The Chofetz Chaim once moved from Radin to Riga, a large city on the Baltic Sea. He lasted 2 weeks, then moved back. "I couldn't take the Chilul Shabbos I saw in Riga", he said.

They asked him "If that was the problem, why didn't you leave after the first week? Why did you wait till after 2 Shabbosos?"

"Oh," said the Chofetz Chaim. "That's not what I meant. You see, the first Shabbos I was there I got so upset because of the Chilul Shabbos, but I figured maybe I'll stay anyway. Who knows how I can help these people? Then came the second Shabbos, and I was upset again, but not as much as the first Shabbos. I saw I was getting 'used to' Chillul Shabbos. It didn't upset me as much as it used to. When I saw that happening to me, I knew it was time to move out."

ptgard2281 Posted - 29 January 2001 23:25
I can see your point. I am aware that this is discussed in the torah and in Navi . . . probably other places too.

Just from my observations and personal experience, it has done my friends nor me any harm thus far to be friends with goyim. In fact, I am the only Jewish student at my school, and many people are extremely curious to know more about my practices. I also have friends at their colleges with both Jewish and Goyish students . . and those who are friends with the goyim have similar experiences as I do.

So am I supposed to stop being friends with these people and tone it down a few notches even though I seem to have good influence on them without being influenced back?

MODERATOR Posted - 06 February 2001 18:54
Yes, of course. Why not? There is no Mitzvah to teach Goyim about our practices. On the contrary, it will often be prohibited under the Issur of teaching Torah to non-Jews.

Influence is a very subtle thing. If Chazal recommend against it, I would not second guess them. Studies show, for instance, that commercials influence people to buy a certain brand even the viewer does not feel that he was influenced by the commercial. It's hard to know what affects us in what way.

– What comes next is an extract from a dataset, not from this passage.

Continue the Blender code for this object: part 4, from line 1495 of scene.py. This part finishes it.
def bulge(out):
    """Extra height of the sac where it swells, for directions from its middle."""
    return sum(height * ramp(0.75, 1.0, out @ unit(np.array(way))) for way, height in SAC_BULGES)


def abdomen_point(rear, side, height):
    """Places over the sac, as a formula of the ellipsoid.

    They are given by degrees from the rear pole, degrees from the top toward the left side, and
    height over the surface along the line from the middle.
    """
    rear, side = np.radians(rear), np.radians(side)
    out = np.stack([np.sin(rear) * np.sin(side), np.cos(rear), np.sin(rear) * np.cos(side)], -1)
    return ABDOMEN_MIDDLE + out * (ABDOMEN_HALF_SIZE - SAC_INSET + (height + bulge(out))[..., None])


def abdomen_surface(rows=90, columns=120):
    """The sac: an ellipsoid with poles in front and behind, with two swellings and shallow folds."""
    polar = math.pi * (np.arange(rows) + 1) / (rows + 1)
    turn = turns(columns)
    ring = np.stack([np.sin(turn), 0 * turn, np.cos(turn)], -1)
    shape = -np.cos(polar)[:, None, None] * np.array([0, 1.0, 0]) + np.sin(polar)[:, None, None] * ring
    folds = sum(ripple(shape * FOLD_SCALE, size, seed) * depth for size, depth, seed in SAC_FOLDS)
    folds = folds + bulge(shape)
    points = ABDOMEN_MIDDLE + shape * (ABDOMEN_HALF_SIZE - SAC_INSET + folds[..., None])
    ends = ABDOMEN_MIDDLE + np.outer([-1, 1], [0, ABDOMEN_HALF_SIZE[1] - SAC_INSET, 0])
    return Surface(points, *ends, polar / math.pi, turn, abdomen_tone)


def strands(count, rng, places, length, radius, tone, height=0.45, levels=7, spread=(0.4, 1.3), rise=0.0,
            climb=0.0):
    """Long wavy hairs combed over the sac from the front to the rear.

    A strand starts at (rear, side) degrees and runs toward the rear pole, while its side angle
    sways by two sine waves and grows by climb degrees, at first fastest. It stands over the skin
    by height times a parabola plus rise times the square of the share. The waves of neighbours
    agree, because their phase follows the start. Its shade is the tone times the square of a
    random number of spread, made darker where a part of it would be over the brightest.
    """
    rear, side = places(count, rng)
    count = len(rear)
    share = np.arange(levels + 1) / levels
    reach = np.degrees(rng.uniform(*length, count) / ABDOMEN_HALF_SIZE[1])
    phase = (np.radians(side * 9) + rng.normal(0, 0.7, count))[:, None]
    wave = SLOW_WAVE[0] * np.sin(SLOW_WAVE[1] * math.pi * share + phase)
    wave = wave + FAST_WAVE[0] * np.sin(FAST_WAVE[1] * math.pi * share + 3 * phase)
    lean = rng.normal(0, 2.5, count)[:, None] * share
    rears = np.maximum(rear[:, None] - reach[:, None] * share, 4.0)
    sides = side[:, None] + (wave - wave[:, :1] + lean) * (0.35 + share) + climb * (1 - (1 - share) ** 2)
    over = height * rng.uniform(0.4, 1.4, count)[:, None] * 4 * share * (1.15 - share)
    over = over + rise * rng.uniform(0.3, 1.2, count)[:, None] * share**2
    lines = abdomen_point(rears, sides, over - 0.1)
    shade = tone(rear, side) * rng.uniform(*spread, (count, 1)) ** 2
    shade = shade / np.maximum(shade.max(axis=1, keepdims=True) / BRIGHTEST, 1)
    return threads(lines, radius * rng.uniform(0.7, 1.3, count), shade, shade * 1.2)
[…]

ptgard2281 Posted - 08 February 2001 19:25
So if we aren't supposed to teach goyim torah, then what happens when it comes to conversion? Goyim have to be taught to some extent in order to convert to Judaism, no?

rebel Posted - 13 February 2001 15:32
what about Jewish friends that don’t behave the way they’re supposed to. Are you supposed to stay away from them also?

MODERATOR Posted - 13 February 2001 19:57

There is an exception in Halachah for those Goyim who proactively approach us wanting to convert. We may teach them what they need to know to make a wise and successful decision.


You are not allowed to associate with any bad influences. As it says in Pirkei Avos (ch. 2): "Stay far away from a bad neighbor, and do not be friends with an evil doer". Please see Rabbeinu Yonah's commentary ad loc for the damage that can be done by violating this.